In the records below, begin at the line containing "point = shown.matrix_world" and end at the line containing "cadBox = object_bounds()"; quote every line in that span exactly, including both boundary lines, and no others.

## Listed entries
* Start *

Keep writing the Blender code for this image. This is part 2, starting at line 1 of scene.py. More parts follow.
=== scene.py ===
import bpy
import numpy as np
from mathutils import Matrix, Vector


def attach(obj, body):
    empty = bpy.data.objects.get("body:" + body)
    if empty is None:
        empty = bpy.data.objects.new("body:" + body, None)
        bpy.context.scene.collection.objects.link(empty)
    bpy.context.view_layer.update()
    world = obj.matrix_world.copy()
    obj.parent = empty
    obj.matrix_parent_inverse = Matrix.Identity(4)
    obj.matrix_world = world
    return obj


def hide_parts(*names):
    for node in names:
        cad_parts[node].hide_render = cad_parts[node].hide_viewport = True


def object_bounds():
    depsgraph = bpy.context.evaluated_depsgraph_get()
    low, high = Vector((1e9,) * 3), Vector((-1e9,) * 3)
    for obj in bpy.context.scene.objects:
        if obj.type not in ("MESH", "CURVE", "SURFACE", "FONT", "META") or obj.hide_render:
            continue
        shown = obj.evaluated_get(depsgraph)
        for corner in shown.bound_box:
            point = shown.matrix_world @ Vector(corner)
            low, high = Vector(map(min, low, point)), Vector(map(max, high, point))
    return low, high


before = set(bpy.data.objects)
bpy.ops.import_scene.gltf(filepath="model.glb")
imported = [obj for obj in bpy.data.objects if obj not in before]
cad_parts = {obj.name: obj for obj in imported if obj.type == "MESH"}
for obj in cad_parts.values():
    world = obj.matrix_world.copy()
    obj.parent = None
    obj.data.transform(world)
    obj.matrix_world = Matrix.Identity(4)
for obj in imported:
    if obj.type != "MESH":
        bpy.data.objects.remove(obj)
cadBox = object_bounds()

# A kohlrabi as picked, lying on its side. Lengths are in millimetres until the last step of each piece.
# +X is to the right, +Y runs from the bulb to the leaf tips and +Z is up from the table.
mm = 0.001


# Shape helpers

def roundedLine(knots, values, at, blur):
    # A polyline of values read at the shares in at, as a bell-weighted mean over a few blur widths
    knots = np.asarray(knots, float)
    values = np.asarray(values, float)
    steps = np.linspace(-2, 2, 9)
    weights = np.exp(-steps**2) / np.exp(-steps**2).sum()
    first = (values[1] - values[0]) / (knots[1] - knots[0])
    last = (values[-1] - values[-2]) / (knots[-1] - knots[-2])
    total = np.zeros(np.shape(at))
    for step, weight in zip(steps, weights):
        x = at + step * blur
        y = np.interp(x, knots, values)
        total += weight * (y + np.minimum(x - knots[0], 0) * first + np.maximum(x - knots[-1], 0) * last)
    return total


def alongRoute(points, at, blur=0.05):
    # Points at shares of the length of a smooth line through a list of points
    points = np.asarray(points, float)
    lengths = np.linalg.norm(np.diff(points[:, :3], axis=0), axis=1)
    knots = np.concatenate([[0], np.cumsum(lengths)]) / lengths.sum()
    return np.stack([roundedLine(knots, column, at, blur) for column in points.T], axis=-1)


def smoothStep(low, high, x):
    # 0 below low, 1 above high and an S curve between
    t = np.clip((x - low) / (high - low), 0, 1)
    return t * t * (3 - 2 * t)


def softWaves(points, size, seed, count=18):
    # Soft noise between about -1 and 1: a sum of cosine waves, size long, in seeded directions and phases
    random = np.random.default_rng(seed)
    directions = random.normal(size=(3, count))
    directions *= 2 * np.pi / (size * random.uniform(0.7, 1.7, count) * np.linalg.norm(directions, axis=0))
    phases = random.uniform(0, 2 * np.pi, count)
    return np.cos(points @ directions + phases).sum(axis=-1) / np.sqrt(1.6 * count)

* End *
* Start *

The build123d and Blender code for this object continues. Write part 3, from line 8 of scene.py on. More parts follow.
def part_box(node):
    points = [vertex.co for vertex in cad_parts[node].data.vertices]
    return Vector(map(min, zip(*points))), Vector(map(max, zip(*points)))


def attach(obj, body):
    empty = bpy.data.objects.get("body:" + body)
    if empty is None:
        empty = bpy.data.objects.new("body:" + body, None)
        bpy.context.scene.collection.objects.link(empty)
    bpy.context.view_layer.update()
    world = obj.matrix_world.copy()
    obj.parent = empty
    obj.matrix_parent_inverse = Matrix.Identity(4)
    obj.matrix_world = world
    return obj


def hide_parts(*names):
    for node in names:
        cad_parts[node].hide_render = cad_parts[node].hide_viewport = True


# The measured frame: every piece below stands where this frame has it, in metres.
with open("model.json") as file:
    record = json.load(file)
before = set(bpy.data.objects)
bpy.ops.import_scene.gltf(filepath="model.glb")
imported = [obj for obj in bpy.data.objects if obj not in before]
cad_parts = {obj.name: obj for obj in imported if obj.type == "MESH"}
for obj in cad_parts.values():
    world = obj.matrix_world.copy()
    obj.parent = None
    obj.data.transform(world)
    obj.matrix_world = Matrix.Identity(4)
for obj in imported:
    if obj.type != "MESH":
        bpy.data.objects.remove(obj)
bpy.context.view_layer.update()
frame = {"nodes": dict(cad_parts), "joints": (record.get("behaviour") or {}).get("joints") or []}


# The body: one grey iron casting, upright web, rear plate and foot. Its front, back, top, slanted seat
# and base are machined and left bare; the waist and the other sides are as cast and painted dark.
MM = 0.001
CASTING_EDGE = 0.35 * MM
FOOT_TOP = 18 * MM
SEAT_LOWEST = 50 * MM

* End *

## Result of this exercise
            point = shown.matrix_world @ Vector(corner)
            low, high = Vector(map(min, low, point)), Vector(map(max, high, point))
    return low, high


before = set(bpy.data.objects)
bpy.ops.import_scene.gltf(filepath="model.glb")
imported = [obj for obj in bpy.data.objects if obj not in before]
cad_parts = {obj.name: obj for obj in imported if obj.type == "MESH"}
for obj in cad_parts.values():
    world = obj.matrix_world.copy()
    obj.parent = None
    obj.data.transform(world)
    obj.matrix_world = Matrix.Identity(4)
for obj in imported:
    if obj.type != "MESH":
        bpy.data.objects.remove(obj)
cadBox = object_bounds()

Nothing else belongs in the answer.